_Data entries_
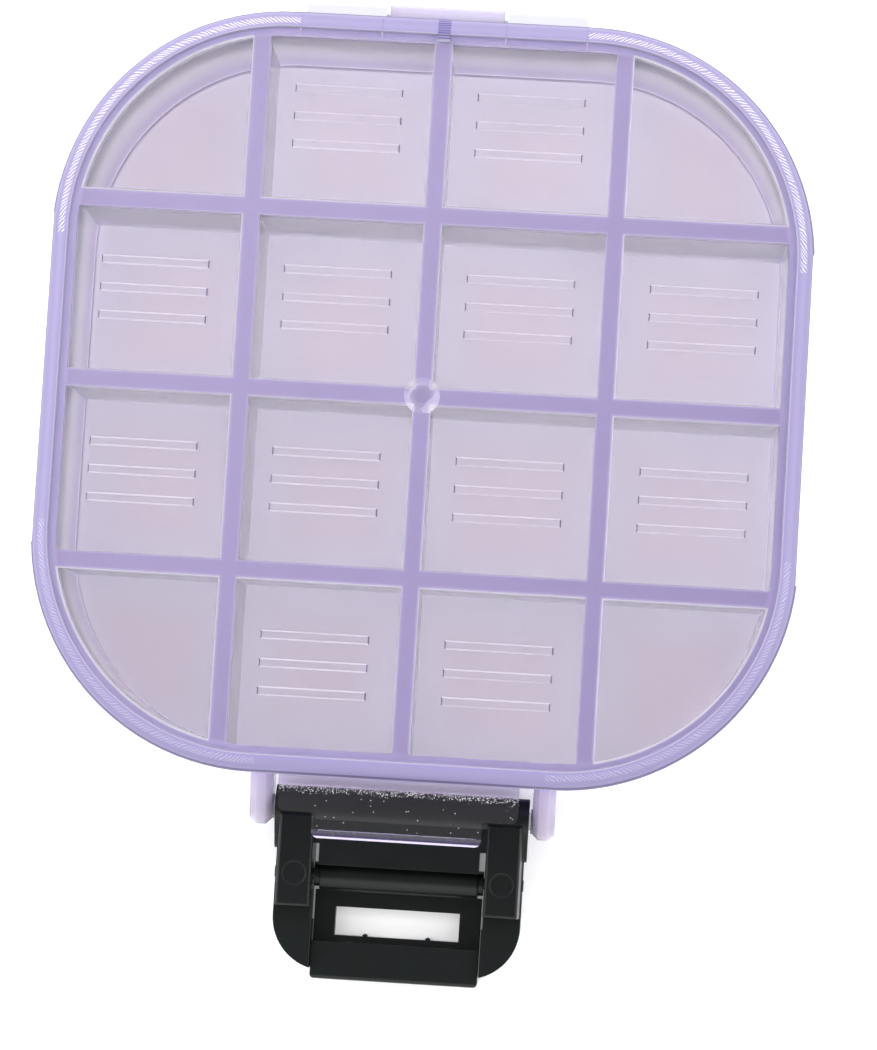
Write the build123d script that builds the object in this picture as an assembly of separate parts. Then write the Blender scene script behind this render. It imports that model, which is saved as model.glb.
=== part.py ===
from build123d import *

import math
import os

# Paint storage box: a flat square box with wide rounded corners and sixteen compartments.
# A clear lid turns on a rear hinge and carries a soft lattice seal that closes each
# compartment by itself. A black draw latch at the front has a swinging frame and a hook.
# It is drawn as it lies on a table: lid shut, latch swung out flat.
# Millimetres. X runs across the box, Y from the latch to the hinge, Z up.
# The origin is the centre of the underside.

# Outline, the same for lid and tray
box_width = 85.0  # outside of the lid, across and front to back
corner_share = 0.303  # radius of the four upright corners for each mm of width

# Tray
tray_height = 18.0  # top of its walls and dividers
neck_height = 4.2  # upper wall that goes up inside the lid's skirt
floor_thickness = 2.2
compartment_inset = 2.8  # from the outside of the lid to the compartments
shoulder_inset = 0.2  # from the outside of the lid to the tray's shoulder
tray_draft = 4.0  # degrees, outer wall
tray_foot_bevel = 1.2

# Compartments
compartments_per_side = 4
divider_thickness = 1.4
outer_compartment_trim = 0.16  # outer compartments this much narrower than the inner

# Lid
lid_plate = 1.8
lid_edge_radius = 2.0
skirt_thickness = 1.35
neck_gap = 0.3  # between the skirt and the tray's neck
seam_gap = 0.2  # between the skirt's lower edge and the tray's shoulder
finger_flat_length = 37.0  # shallow flat in the middle of each side
finger_flat_depth = 0.25

# Seal
seal_height = 2.25
seal_bar_width = 2.0
seal_ring_width = 1.25
seal_ring_inset = 1.65  # from the outside of the lid to the ring
seal_groove_depth = 0.6
seal_groove_fit = 0.03
seal_gap = 0.05  # between the seal's lip and the tray's rim
seal_lip_height = 0.6
seal_lip_step = 0.3

# Raised bars on top of the lid and the moulding gate at its centre
rib_length = 12.0
rib_width = 1.0
rib_height = 0.25
rib_spacing = 3.1
ribs_per_compartment = 3
rib_side_angle = 30.0  # degrees
gate_radius = 2.0
gate_depth = 0.5
gate_stub_radius = 0.6
gate_stub_height = 0.3

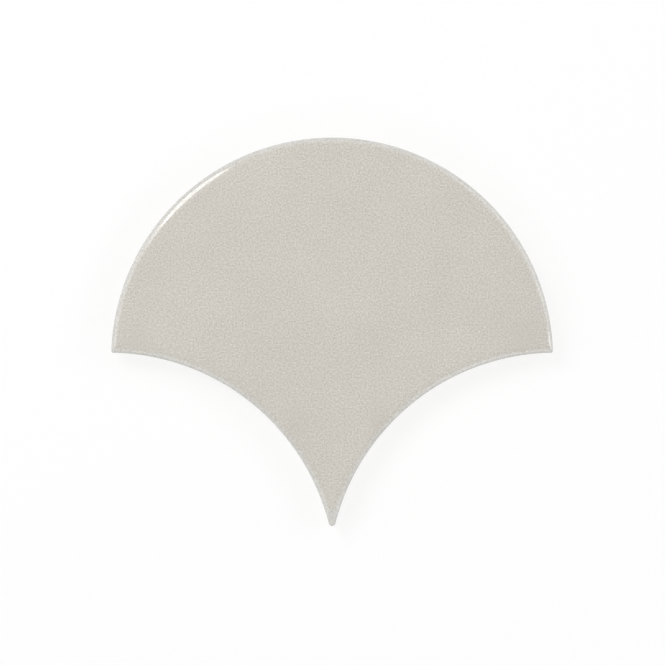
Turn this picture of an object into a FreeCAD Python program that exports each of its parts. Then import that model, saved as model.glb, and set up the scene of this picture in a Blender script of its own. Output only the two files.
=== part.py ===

_What to produce_
Where a line in the material above holds "picture", copy that line.

_Output_
Write the build123d script that builds the object in this picture as an assembly of separate parts. Then write the Blender scene script behind this render. It imports that model, which is saved as model.glb.
Turn this picture of an object into a FreeCAD Python program that exports each of its parts. Then import that model, saved as model.glb, and set up the scene of this picture in a Blender script of its own. Output only the two files.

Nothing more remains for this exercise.